Women smokers are far more likely to be killed by their habit today than they were in the 1960s, a major study has found.
The increased risk greatly outweighs improvements in medicine that have cut death rates among the majority of the population in the past 50 years.
In the 1960s, smoking raised a woman's chances of dying from lung cancer by 2.7 times. By the period 2000 to 2010 this had surged to a 25.7-times' higher level of risk.
Paradoxically, there could be a link between higher death rates and the rise in popularity of milder, "light" cigarettes, according to study leader Dr Michael Thun, from the American Cancer Society.
He said: "The steep increase in risk among female smokers has continued for decades after the serious health risks from smoking were well established, and despite the fact that women predominantly smoked cigarette brands marketed as lower in tar and nicotine.
"So not only did the use of cigarette brands marketed as 'light' and 'mild' fail to prevent a large increase in risk in women, it also may have exacerbated the increase in deaths from chronic obstructive lung disease in male smokers, since the diluted smoke from these cigarettes is inhaled more deeply into the lungs of smokers to maintain the accustomed absorption of nicotine."
Women smokers today start their habit earlier than they did generations ago, and until recently smoked more cigarettes per day.
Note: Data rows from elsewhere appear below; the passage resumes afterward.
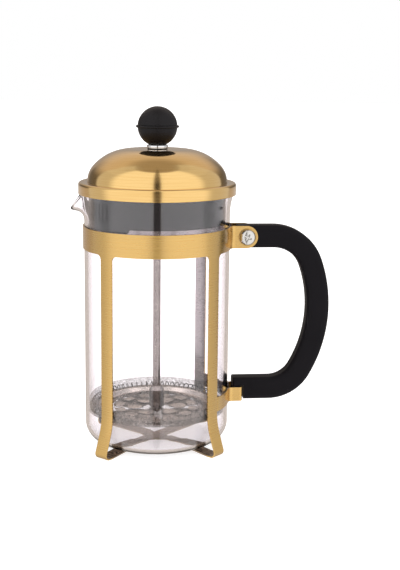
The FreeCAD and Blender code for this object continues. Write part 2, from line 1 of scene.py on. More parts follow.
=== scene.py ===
# %% [markdown]
# # A coffee press in glass, gold-coloured steel and black plastic
#
# The press is a glass beaker held in a stamped steel frame, with a moulded handle clamped to
# the frame, a domed lid over a plastic splash guard, and a plunger whose spring-edged filter
# is pushed fully down. The imported model already says where every piece is. This lesson gives
# each piece its real surface: rounded edges, folded sheet, a poured glass lip, a wound spring.
#
# First the imported model is loaded.

# %% Load the imported model
import math

import bmesh
import bpy
import numpy as np
from mathutils import Matrix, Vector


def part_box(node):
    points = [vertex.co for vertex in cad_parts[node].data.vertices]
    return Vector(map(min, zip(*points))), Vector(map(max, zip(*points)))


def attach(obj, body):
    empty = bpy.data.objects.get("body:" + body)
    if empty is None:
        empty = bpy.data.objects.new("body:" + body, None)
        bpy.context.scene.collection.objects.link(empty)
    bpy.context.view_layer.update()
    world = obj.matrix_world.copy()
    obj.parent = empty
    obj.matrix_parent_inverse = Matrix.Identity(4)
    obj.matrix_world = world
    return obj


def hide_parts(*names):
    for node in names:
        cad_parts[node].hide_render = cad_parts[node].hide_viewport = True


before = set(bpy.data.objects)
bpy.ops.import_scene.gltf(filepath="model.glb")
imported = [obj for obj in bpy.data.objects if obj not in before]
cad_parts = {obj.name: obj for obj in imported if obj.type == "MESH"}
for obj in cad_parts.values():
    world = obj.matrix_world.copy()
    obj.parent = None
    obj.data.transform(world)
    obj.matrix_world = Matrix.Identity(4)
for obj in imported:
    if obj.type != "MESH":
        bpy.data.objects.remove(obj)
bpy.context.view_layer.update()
MM = 0.001
print("nodes:", len(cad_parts))

# %% [markdown]
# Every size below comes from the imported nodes. A node's box in millimetres is enough for most
# of them: the lid's box gives its radius, the collar's top is the top of the frame, and so on.
# Only thicknesses and small roundings are written here as numbers.

# %% Sizes read from the model


def extent(node):
    """Lowest and highest corner of a node, in millimetres."""
    low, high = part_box(node)
    return np.array(low) / MM, np.array(high) / MM


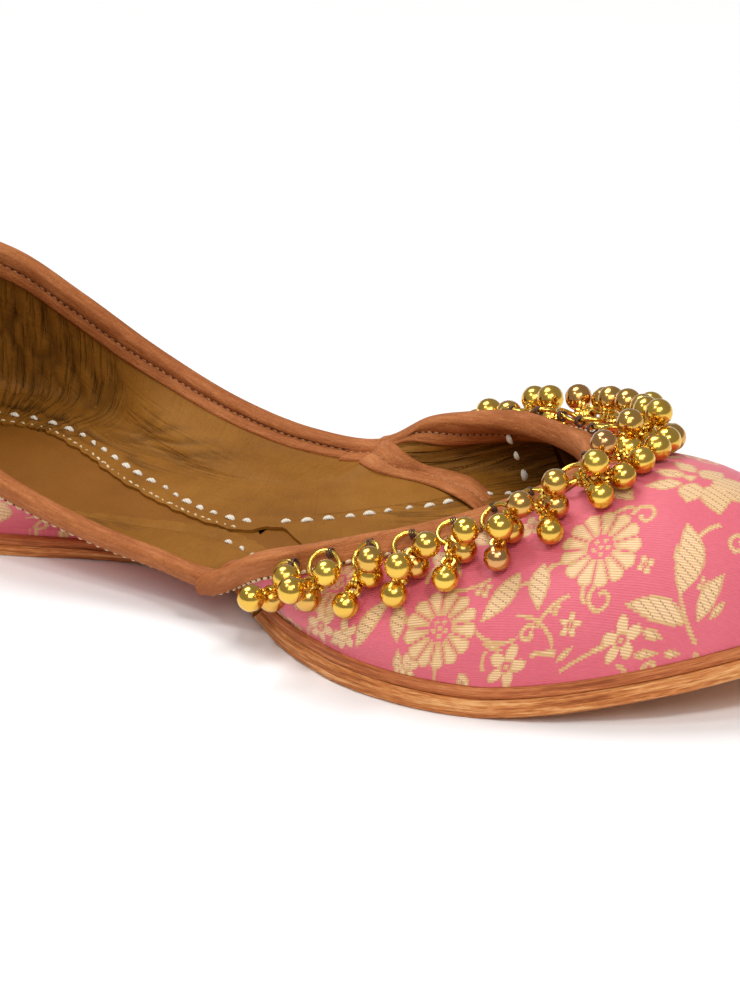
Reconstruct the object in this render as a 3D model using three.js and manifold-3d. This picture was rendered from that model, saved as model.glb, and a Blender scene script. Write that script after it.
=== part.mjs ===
// A jutti: a flat slip-on shoe of brocade and leather, made on a straight last, with a
// garland of ball bells along the throat. Millimetres, +Z up, +X toward the toe, -Y the near side.
import * as THREE from 'three';
import { mergeVertices } from 'three/addons/utils/BufferGeometryUtils.js';
import Module from 'manifold-3d';

const wasm = await Module();
wasm.setup();

// Driving dimensions of the last and the sole
const soleLength = 243;
const ballWidth = 100;
const collarHeight = 51.5;
const throatHeight = 38.5;
const toeSpring = 12.5;
const waistLift = 2.4;
const outsoleThickness = 4.3;
const midsoleThickness = 2.5;
const insoleThickness = 1.8;
const sockThickness = 0.8;
const sockLength = 118;
const sockMargin = 8;
const soleEdgeRounding = 0.7;
const midsoleStep = 0.6;
const ledge = 2.2;

// Driving dimensions of the upper and its bindings
const wall = 1.6;
const vampOverlap = 1.0;
const bindingWidth = 6.4;
const bindingThickness = 0.9;
const quarterFrontLength = 30;
const quarterFrontThickness = 1.0;
const quarterFrontEnd = 2;
const clearance = 0.3;
const bindingClearance = 0.5;
const bindingReach = 0.8;
const bindingSwell = 0.3;
const bindingInnerGap = 0.12;
const bindingCorner = 0.4;
const bindingShoulder = 0.85;

// Driving dimensions of the garland
const bellDiameter = 6;
const ringDiameter = 7.8;
const ringWire = 1.2;
const linkWire = 1.0;
const clusterPitch = 9.6;
const bellRows = { near: 12.2, middle: 15.2, far: 17.6 };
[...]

Tobacco use among women peaked in the 1980s, having an impact that was felt years later.
The study involved more than 2.2 million men and women aged 55 and older and included data from 1959 to 2010.
The findings strongly confirm the claim that "if women smoke like men, they will die like men", say the researchers.
Quitting smoking at any age dramatically reduces death rates from all major diseases caused by smoking, the study found.